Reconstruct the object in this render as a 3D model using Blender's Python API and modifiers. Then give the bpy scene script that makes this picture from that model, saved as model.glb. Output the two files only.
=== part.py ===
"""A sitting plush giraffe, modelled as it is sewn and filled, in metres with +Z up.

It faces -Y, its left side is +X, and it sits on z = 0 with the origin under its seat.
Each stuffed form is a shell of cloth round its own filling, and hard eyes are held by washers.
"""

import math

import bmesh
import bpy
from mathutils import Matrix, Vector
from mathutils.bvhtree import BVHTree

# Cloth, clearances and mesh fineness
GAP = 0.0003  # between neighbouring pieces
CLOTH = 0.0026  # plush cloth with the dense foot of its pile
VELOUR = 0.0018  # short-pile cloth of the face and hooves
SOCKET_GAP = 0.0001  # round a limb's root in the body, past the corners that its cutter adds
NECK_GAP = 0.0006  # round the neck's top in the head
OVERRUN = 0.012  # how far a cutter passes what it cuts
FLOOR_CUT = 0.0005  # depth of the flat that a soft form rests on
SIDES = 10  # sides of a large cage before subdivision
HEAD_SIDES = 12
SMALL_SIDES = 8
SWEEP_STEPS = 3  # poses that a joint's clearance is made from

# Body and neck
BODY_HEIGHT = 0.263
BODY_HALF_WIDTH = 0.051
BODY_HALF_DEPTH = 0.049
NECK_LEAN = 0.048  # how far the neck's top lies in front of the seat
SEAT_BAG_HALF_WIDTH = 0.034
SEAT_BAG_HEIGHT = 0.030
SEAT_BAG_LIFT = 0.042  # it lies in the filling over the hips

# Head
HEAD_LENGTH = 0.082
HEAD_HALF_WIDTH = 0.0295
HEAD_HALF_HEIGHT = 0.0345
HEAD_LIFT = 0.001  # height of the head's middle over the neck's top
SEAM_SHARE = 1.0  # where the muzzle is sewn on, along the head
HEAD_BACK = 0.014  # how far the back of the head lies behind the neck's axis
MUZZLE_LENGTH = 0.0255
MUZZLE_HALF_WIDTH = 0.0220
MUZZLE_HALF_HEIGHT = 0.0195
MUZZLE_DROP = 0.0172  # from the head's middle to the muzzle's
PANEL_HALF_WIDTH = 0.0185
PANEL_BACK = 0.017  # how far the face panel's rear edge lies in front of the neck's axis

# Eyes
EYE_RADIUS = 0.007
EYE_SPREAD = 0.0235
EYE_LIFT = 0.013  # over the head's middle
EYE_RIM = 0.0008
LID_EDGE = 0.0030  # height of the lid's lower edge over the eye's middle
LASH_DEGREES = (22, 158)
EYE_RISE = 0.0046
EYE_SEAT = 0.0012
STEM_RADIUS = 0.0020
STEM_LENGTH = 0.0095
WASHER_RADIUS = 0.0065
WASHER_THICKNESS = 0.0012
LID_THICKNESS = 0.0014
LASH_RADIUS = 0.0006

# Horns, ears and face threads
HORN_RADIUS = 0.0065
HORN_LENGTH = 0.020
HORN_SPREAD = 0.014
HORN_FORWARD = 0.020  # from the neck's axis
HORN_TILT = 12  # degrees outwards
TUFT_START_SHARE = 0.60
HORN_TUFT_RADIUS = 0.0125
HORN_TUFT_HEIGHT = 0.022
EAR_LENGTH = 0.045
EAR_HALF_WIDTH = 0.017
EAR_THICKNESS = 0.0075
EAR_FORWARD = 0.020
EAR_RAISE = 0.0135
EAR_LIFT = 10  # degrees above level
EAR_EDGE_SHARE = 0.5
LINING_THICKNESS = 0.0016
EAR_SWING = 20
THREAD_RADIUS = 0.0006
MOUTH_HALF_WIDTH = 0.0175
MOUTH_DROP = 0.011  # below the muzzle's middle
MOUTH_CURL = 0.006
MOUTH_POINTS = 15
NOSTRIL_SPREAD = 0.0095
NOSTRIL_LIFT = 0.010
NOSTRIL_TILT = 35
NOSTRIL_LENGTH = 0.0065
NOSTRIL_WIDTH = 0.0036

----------

WHAT YOU NEED TO DO: Everything from the first line through the line containing "SEAT_BAG_LIFT = 0.042" should be quoted exactly, and nothing beyond it.

WRITTEN RESPONSE:
Reconstruct the object in this render as a 3D model using Blender's Python API and modifiers. Then give the bpy scene script that makes this picture from that model, saved as model.glb. Output the two files only.
=== part.py ===
"""A sitting plush giraffe, modelled as it is sewn and filled, in metres with +Z up.

It faces -Y, its left side is +X, and it sits on z = 0 with the origin under its seat.
Each stuffed form is a shell of cloth round its own filling, and hard eyes are held by washers.
"""

import math

import bmesh
import bpy
from mathutils import Matrix, Vector
from mathutils.bvhtree import BVHTree

# Cloth, clearances and mesh fineness
GAP = 0.0003  # between neighbouring pieces
CLOTH = 0.0026  # plush cloth with the dense foot of its pile
VELOUR = 0.0018  # short-pile cloth of the face and hooves
SOCKET_GAP = 0.0001  # round a limb's root in the body, past the corners that its cutter adds
NECK_GAP = 0.0006  # round the neck's top in the head
OVERRUN = 0.012  # how far a cutter passes what it cuts
FLOOR_CUT = 0.0005  # depth of the flat that a soft form rests on
SIDES = 10  # sides of a large cage before subdivision
HEAD_SIDES = 12
SMALL_SIDES = 8
SWEEP_STEPS = 3  # poses that a joint's clearance is made from

# Body and neck
BODY_HEIGHT = 0.263
BODY_HALF_WIDTH = 0.051
BODY_HALF_DEPTH = 0.049
NECK_LEAN = 0.048  # how far the neck's top lies in front of the seat
SEAT_BAG_HALF_WIDTH = 0.034
SEAT_BAG_HEIGHT = 0.030
SEAT_BAG_LIFT = 0.042  # it lies in the filling over the hips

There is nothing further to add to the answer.